Ngannou suffered further ordeals, particularly barbed wire, which he encountered whilst passing through Melila, which left scars all over his body. Once reaching Morocco with just the clothes on his back. Ngannou on an Instagram post stated he was sleeping in the woods whilst trying to find a way into Europe.

After arriving in Tarifa, in the south of Spain, Ngannou was caught by the authorities and spent two months in prison for crossing the Moroccan-Spain border by sea. After his release, Ngannou received refugee status and ended up in France. However, having no money meant Ngannou slept rough on the streets of Paris, dreaming of a pursuing a boxing career by approaching gyms that would let him train.

Ngannou made ends by meet by working at a homeless shelter called ‘La Chorba’, where he chopped vegetables.
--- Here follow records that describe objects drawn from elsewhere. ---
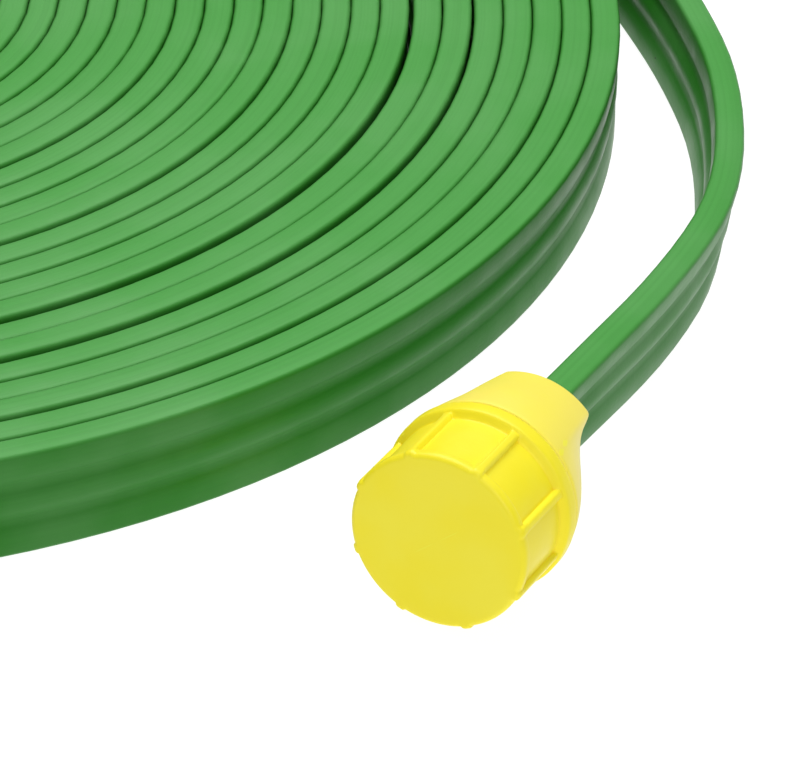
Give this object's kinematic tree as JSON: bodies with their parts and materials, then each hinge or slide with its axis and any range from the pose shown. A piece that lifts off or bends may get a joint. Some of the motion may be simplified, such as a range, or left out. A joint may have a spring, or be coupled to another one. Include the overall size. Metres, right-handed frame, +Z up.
{
  "type": "soaker hose",
  "caption": "Flat multi-channel soaker hose wound on edge into a flat coil, with a ribbed screw-on end cap and a swivel tap nut.",
  "frame": {"origin": "on the floor, under the middle of the bounding box of the wound hose as it lies", "axes": "+Z up, +X along the longest side of the box, from the coil towards the free capped end"},
  "size_m": [0.413, 0.3526, 0.0353],
  "materials": {
    "hose": "semi-gloss",
    "fitting": "satin",
    "connector": "satin",
    "seal": "matte",
    "filter": "matte"
  },
  "bodies": {
    "root": {"hose_coil": "hose", "hose_tail": "hose", "hose_lead": "hose", "end_collar": "fitting", "end_connector": "connector", "inlet_collar": "fitting", "inlet_connector": "connector"},
    "end_seal": {"end_seal": "seal"},
    "end_cap": {"end_cap": "fitting"},
    "inlet_nut": {"inlet_nut": "fitting", "inlet_seal": "seal", "inlet_filter": "filter"}
  },
  "joints": [
    {"name": "end_cap_slide", "type": "slide", "parent": "root", "child": "end_seal", "axis": [0.2919, -0.9547, 0.0576], "range_m": [0, 0.00885]},
    {"name": "end_cap_turn", "type": "hinge", "parent": "end_seal", "child": "end_cap", "pos_m": [0.18639, -0.02054, 0.0168], "axis": [0.2919, -0.9547, 0.0576], "range_deg": [0, 1440]},
    {"name": "inlet_nut_swivel", "type": "hinge", "parent": "root", "child": "inlet_nut", "pos_m": [-0.03907, -0.02489, 0.01682], "axis": [0.8351, -0.5341, 0.1319], "continuous": true}
  ],
  "couplings": [
    {"joint": "end_cap_slide", "follows": "end_cap_turn", "m_per_rad": 0.00035152}
  ]
}
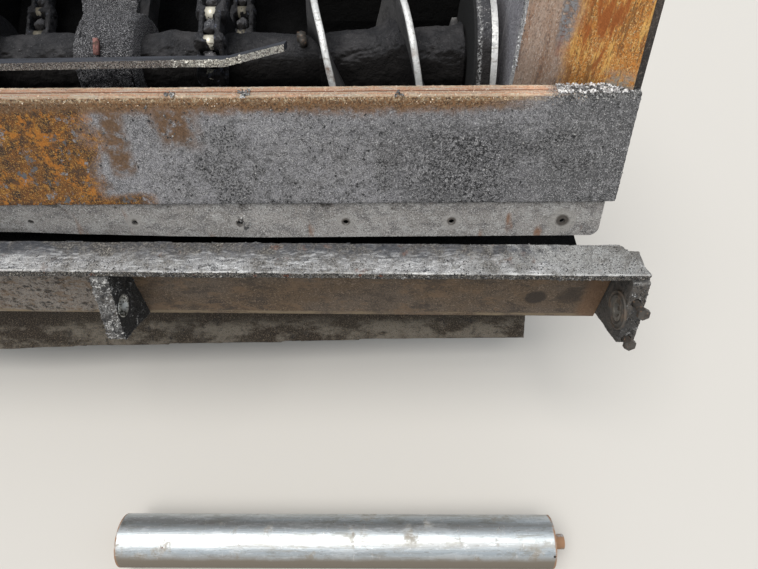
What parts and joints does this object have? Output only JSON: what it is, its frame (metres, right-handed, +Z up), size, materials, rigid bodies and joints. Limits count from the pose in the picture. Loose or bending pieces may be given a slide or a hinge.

His life took a turn for the better when the director of the La Chorba Foundation introduced him to Didier Carmont, who ran a boxing training centre in Paris.

Ngannou was introduced to Mixed Martial Arts and went on to receive a professional UFC contract. He is currently the heavyweight champion in UFC.

A Dream Come True

Ngannou followed his dream to become a professional fighter and now he is a world champion. However, even before the rise to success and fame, Ngannou’s journey highlights how much of a great fighter he has always been.

Whether it was the hardships growing up in Cameroon or the life changing 14-month journey to Europe, through self-belief and determination, Ngannou has successfully fought and overcome various obstacles life has thrown at him.

Much of Ngannou’s philosophy revolves around ‘dreaming’. Ngannou had a dream to become a professional fighter – and through self-belief, he managed to to turn it into a reality.

Ngannou has set up ‘The Francis Ngannou Foundation’ in Cameroon, a non-profit organization created to enable the youth to take action in ways that make positive differences to their lives. Through combat sports and teaching the principles of respect and disciple, the foundation aims to provide children with skills to expand their horizons and realise their dreams.

Ngannou’s story highlights the importance of opportunities, not only how opportunities produce world champions, but more importantly individuals that use their capability to educate, empower and invest in the youth in their native countries to dream big and strive for more.

An opportunity was provided for Ngannou when he reached France. Now he uses his resources to encourage the youth of Cameroon to dream. More must be done to provide accessible opportunities to refugees, so they can continue the cycle to motivate and educate the youth around them.

Just like Ngannou was given an opportunity, here at Sona Circle we aim to provide opportunities to refugees within the UK through employment – to help continue the cycle of education and empowerment which we hope will resonate to the younger generation of people born with a disadvantage.